Siliceous claystones show a number of similar sedimentological characteristics to the volcanic ashes. Beds are very thinly bedded to medium bedded. Lower bed contacts are sharp and plane-parallel to irregular, and upper bed contacts are gradational and irregular. Although most of the siliceous claystones are gray or green, white and pink beds are also present. Most particles are clay/silt sized, although coarse sand-grade material is rarely present in the base of some beds. Sedimentary structures were mostly absent from the siliceous claystones, although rare faint lamination was observed. A number of the beds had been affected by bioturbation.
Initial results reveal that the volcanic ashes are predominantly vitric or pumiceous tuffs with a rhyolitic to rhyodacitic composition. Vitric tuffs contain variable amounts of secondary components such as pyrite, quartz, feldspar, biotite, or amphiboles and, in some cases, would be classified as crystal-rich vitric tuffs. In the trench-wedge facies and the upper part of the upper Shikoku Basin facies, volcanic ashes are predominantly unaltered. Low amounts of hemipelagic clays intermixed with volcanic ashes are difficult to distinguish from minor alteration of silt/clay-sized glass particles. It is therefore difficult to define the onset of ash alteration, and some of the results where volcanic ashes show between 0% and 30% alteration of clay/silt-size glass particles may be spurious (Tables T1, T2, T3). Diagenetic alteration of volcanic ashes typically increases downhole, on passing deeper into the upper Shikoku Basin facies. Within this "zone" of ash alteration, finer-grained lithologies are typically more diagenetically altered than coarser-grained ashes, and the finer-grained beds may be almost completely altered to siliceous claystones. Partially altered coarse-grained volcanic ashes may show between 30% and 65% alteration of clay/silt-grade glassy particles, 0% to 30% alteration of sand/gravel-grade glassy particles, and remaining glassy particles often have irregular scalloped margins due to dissolution.
Siliceous claystones are composed of opal-CT, clay minerals, and zeolites, as well as some of the secondary minerals found in the unaltered ashes. Clay minerals within the siliceous claystones include smectites and mixed-layer clays, based on preliminary X-ray diffraction (XRD) analysis undertaken on board the ship.
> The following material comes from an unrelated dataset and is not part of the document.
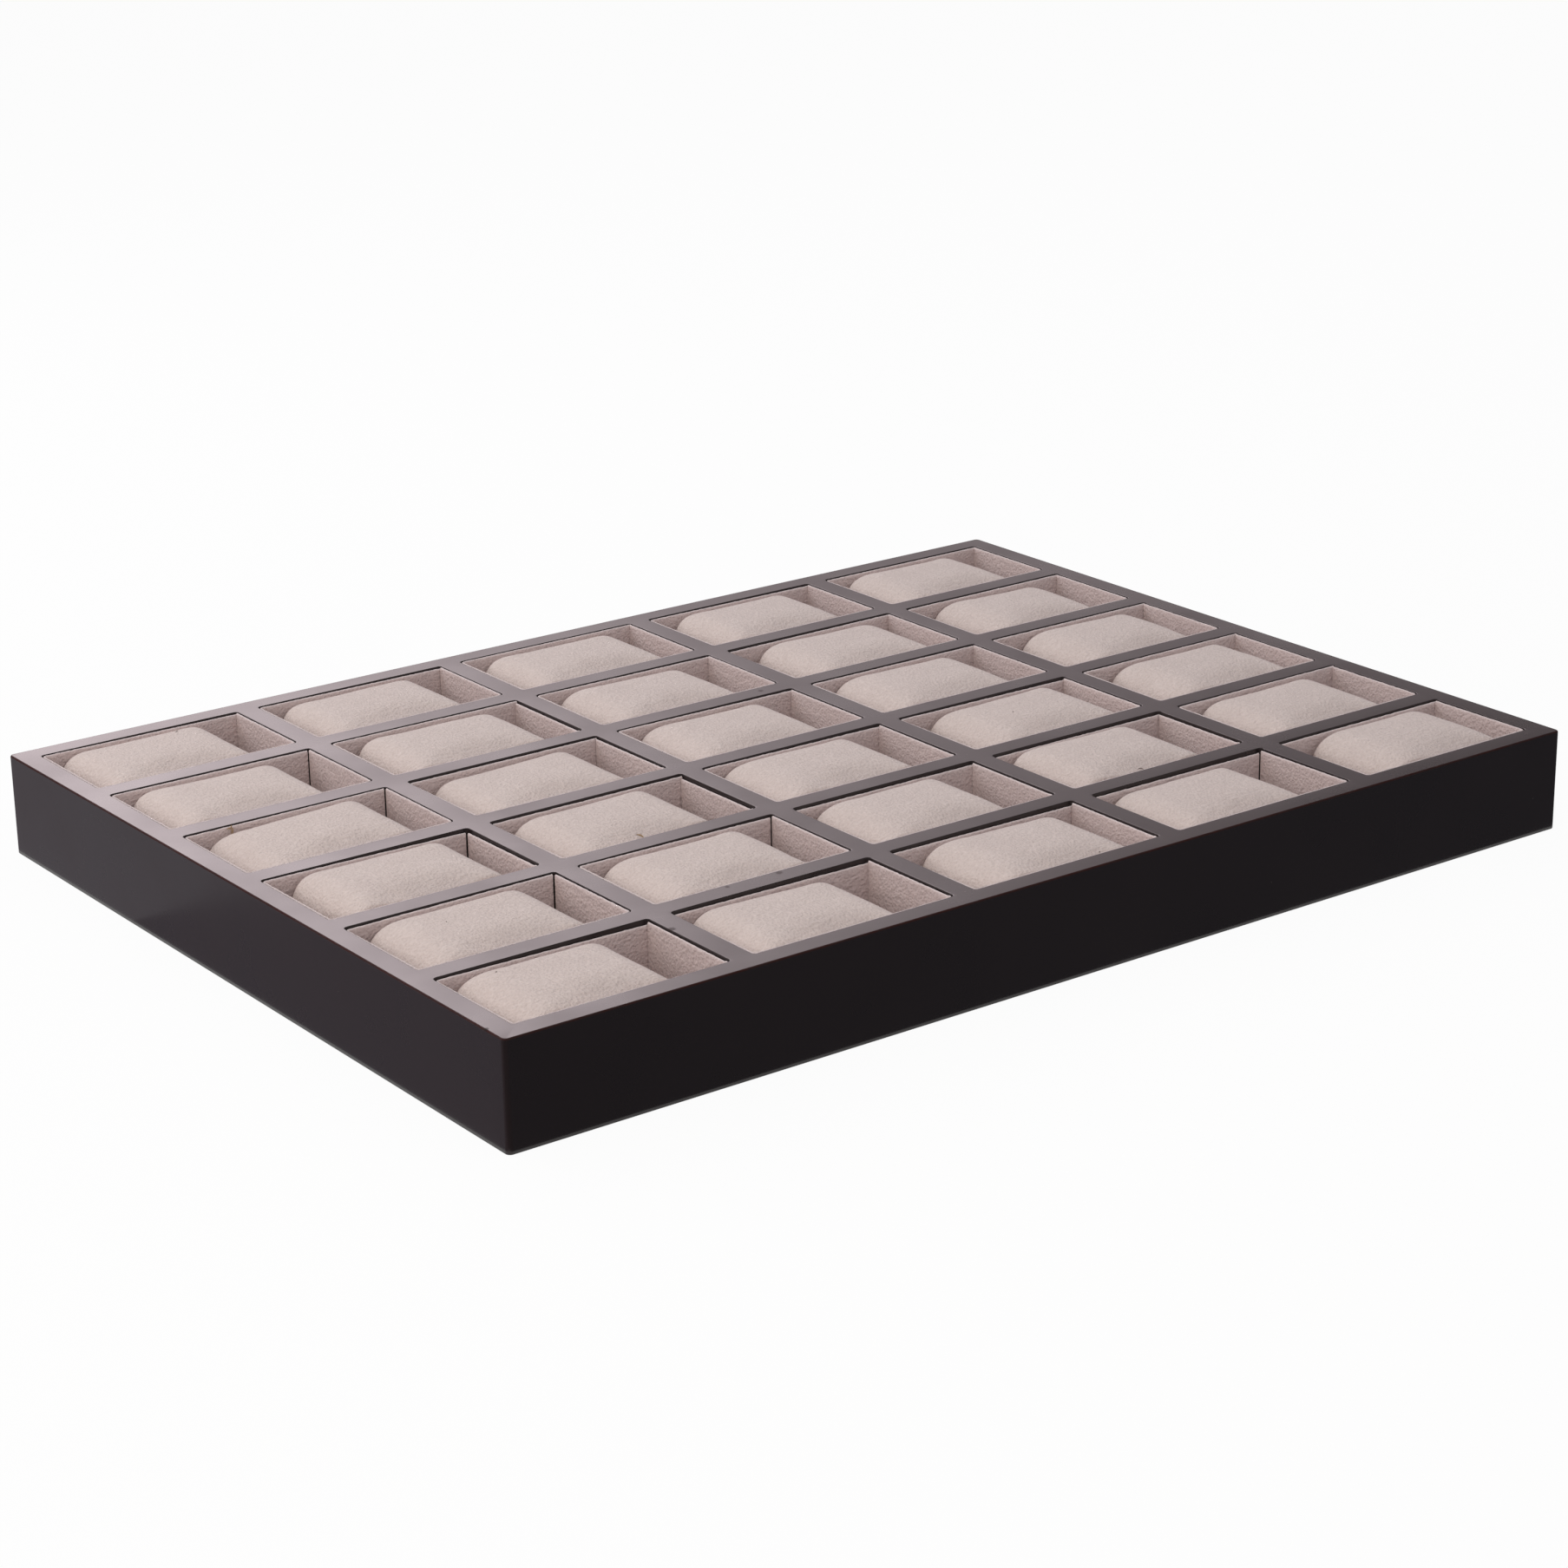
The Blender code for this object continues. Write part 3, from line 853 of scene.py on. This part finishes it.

Many of the siliceous claystones contain minimal or no recognizable glass particles, and it was only on the basis of their sedimentological characteristics and/or inclusion of secondary minerals that they were recognized as altered ash beds. Siliceous claystones that do contain recognizable glassy particles typically show 65% to 100% alteration of silt/clay-sized glassy material and between 35% and 90% alteration of sand/gravel-sized glassy particles. Any remaining glassy particles tend to have highly irregular, scalloped margins due to dissolution. Feldspar crystals present in the siliceous claystone often show partial or near-complete alteration to clay minerals, particularly along cleavage planes.